Turning this into practice

  • Run a portfolio heat map annually that ranks capital-consuming activities by ROIC relative to the company's weighted average cost of capital, and make that map visible to the CEO and board, not just to the capital committee.
  • Separate the maintenance capex review from the growth capex review structurally. They require different analytical lenses, different risk tolerances, and different accountability owners.
  • Build a short list of what the business is deliberately not funding. If the CFO cannot name three or four resource-intensive activities that were de-prioritized in the last budget cycle, the allocation process is almost certainly not working hard enough.

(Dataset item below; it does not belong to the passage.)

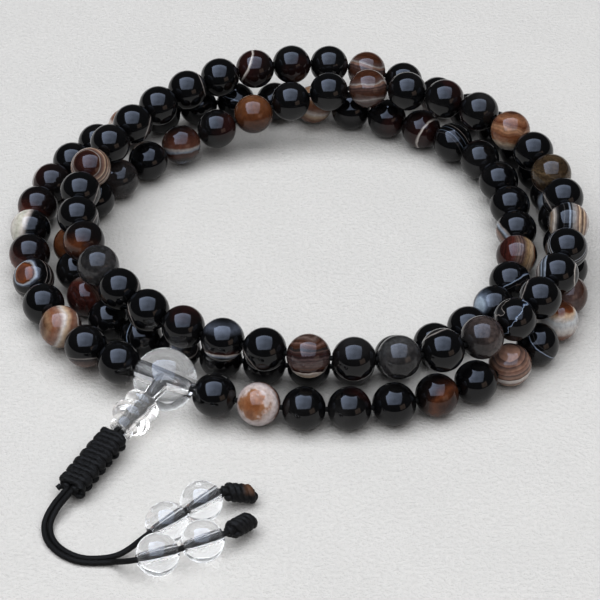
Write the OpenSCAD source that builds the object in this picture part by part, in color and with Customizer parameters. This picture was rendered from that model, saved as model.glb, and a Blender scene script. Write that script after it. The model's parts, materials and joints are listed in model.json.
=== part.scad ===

  • When evaluating early-stage or platform investments where cash flows are genuinely uncertain, complement DCF analysis with scenario-weighted option value frameworks. This is not academic. It changes the decision in cases where traditional IRR analysis would incorrectly screen out high-upside, high-uncertainty investments.
  • Revisit the cost of capital assumption for individual projects rather than applying a single corporate hurdle rate across the portfolio. A capital project in a stable regulated utility business does not carry the same risk profile as a greenfield market entry, and pricing them identically distorts the allocation.

The CFO who treats capital allocation as a governance function, approving or rejecting what operating teams bring forward, will always be a step behind the one who treats it as an active portfolio management discipline. The difference shows up in ROIC within three years and in equity valuation multiples within five. That gap is worth closing deliberately rather than discovering in retrospect.